Even with the FBI investigating, the congressional investigations are crucial. The FBI inquiry is either a counterintelligence probe or a criminal investigation (or maybe both). Neither of those are designed or intended to provide a full accounting to the public. An FBI criminal inquiry (usually) only yields public information if someone ends up being charged with a crime and the case goes to trial. And in such instances, the only information that emerges is material necessary for the prosecution of the case. That could be a small slice of whatever the bureau obtained.
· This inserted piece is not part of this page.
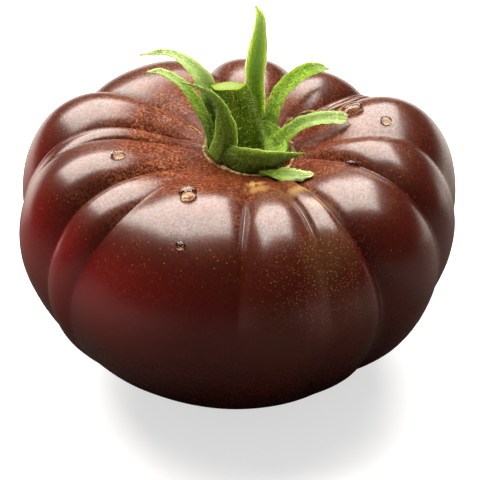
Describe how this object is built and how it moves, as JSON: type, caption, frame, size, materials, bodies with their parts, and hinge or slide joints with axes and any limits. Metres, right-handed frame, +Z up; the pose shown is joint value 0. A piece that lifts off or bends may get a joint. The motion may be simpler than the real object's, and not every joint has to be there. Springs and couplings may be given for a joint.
{
  "type": "ribbed heirloom tomato with calyx",
  "caption": "Ripe, dark, deeply ribbed heirloom tomato with its green calyx and cut stalk, resting on a small flat spot at the blossom end.",
  "frame": {"origin": "middle of the flat spot at the blossom end, on the surface that the tomato rests on", "axes": "+Z up through the fruit, the stalk and calyx on top; -Y towards the front; the upright sepal stands at the back, on +Y"},
  "size_m": [0.1038, 0.0984, 0.0927],
  "materials": {
    "skin": "glossy dark maroon skin, bronze and copper on the shoulders, fine golden speckles",
    "leaf": "downy green sepals with pale margins and tips",
    "stalk": "downy dark green stalk with a pale cut end"
  },
  "bodies": {
    "root": {"fruit": "skin", "calyx_base": "leaf", "stem": "stalk", "sepal_1": "leaf", "sepal_2": "leaf", "sepal_3": "leaf", "sepal_4": "leaf", "sepal_5": "leaf", "sepal_6": "leaf", "sepal_7": "leaf", "sepal_8": "leaf"}
  },
  "joints": []
}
A counterintelligence investigation aims to discover and possibly counter a foreign actor’s effort to target the United States with espionage, covert action, or terrorism. These sort of probes tend to stay secret unless they result in a criminal case. (Perhaps a spy is discovered and arrested, or a would-be terrorist indicted.) In an unusual move, the intelligence community, at President Barack Obama’s direction, did release some of its assessments regarding the Russia hacking. But whatever the FBI and other intelligence agencies may be investigating, their efforts are not likely to produces a comprehensive public accounting of this double scandal: Vladimir Putin’s attack on the US election and the interactions between the president’s crew and the foreign power that waged this political warfare.
As of now, that’s the job of the two congressional intelligence committees. Both are under the direction of Republicans who have supported Trump and participated in White House spin efforts. Both are moving forward cloaked by their customary secrecy. And both have yielded no indications yet that they will produce the investigations and public findings necessary to resolve these grave matters.